***** Records for processing
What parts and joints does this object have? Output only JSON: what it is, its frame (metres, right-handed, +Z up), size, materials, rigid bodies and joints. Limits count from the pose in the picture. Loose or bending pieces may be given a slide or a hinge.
**********
***** Records for processing
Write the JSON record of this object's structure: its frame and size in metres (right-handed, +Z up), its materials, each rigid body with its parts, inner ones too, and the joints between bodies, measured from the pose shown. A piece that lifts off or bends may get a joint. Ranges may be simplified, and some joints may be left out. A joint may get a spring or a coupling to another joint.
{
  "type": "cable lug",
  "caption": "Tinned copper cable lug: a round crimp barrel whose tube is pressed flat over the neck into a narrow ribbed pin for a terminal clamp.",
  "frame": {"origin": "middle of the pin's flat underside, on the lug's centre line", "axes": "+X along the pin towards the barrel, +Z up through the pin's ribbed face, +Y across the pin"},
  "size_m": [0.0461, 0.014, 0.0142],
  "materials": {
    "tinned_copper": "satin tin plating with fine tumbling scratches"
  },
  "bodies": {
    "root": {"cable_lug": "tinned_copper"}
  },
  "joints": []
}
**********
Select all lines with the word "right" from the entries above.

▸ **Written solution**:
What parts and joints does this object have? Output only JSON: what it is, its frame (metres, right-handed, +Z up), size, materials, rigid bodies and joints. Limits count from the pose in the picture. Loose or bending pieces may be given a slide or a hinge.
Write the JSON record of this object's structure: its frame and size in metres (right-handed, +Z up), its materials, each rigid body with its parts, inner ones too, and the joints between bodies, measured from the pose shown. A piece that lifts off or bends may get a joint. Ranges may be simplified, and some joints may be left out. A joint may get a spring or a coupling to another joint.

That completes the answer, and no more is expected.